Mr. HENDERSON. As I say, this chart was not prepared especially for this hearing. We wanted to find out whether in the matter of cash income wage earners and farmers had had any different results.

On chart 28 [indicating] we show that while hourly earnings in manufacturing industry have gone up, the output per man-hour has gone up at the same time. Let me translate that into terms of how it affects us on the inflation problem.

Senator BROWN. Is that "75" over at the extreme left the cents per hour?

Mr. HENDERSON. No; this is an index. This is an index in which 1935 to 1939–

Senator BROWN. What are those figures: 75, 88, 90?

Mr. HENDERSON. That was based on the index for 1935-39 equaling 100.

Senator SPENCER. Percentage increase?

Mr. HENDERSON. Yes. What that would mean is this: if you would assume that you had one unit of output produced for an average hourly earning of 50 cents, then you might have had an increase of 15 percent, or up to 572 cents an hour; but you had also, at the same time, an increase in production of 15 percent.

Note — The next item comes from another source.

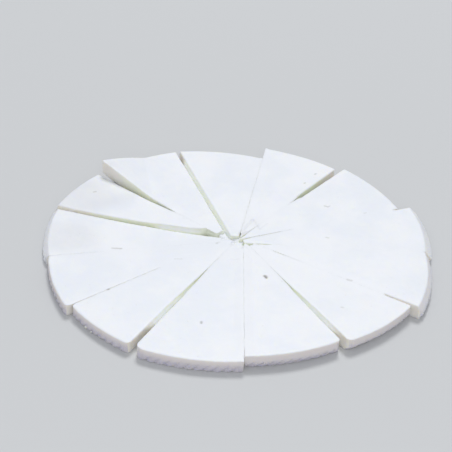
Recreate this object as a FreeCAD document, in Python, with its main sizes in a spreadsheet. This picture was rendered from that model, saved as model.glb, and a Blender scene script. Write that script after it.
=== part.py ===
import FreeCAD, Part
import math
import os
import Sketcher

# Queso fresco: a thin round of fresh white cheese, cut through its middle into
# thirteen wedge slices that still lie together as the whole round.  Every slice
# is a solid of its own.  Slices are numbered clockwise, seen from above, from
# the seam that points to the front (-Y).  The base lies at Z = 0, +Z is up.
#
# In a slice's own frame +X runs out along its middle line, +Y points at the
# slice before it, and the origin is the centre of the arc of its rim.

V = FreeCAD.Vector
Rotation = FreeCAD.Rotation
NOTCH_CLEAR = 8.0
RIM_CLEAR = 4.0
STEEP = 0.8

doc = FreeCAD.newDocument("queso_fresco")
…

Senator BROWN. To what do you attribute that great increase in production? To more efficient machines or to more rapid work on the part of the men?

CHART 28

REAL HOURLY EARNINGS AND OUTPUT PER MAN-HOUR
ALL MANUFACTURING INDUSTRIES

1929-1941

Mr. HENDERSON. No; to using our idle capacity and running full time. It is a decrease in the unit cost. We had a tremendous reduction in the ton cost-wage cost-of steel by reason of getting up to the use of 100 percent capacity. Out of part of that reduction, the increases to the steel workers were paid last March or April in that negotiation. Since that time, however, we are beginning to have an increase in the cost per unit of production.

We passed our most glorious period, our low-cost-per-unit period, somewhere in the late spring. I would say that we probably had a 7percent increase in the unit cost in American manufacturing since spring.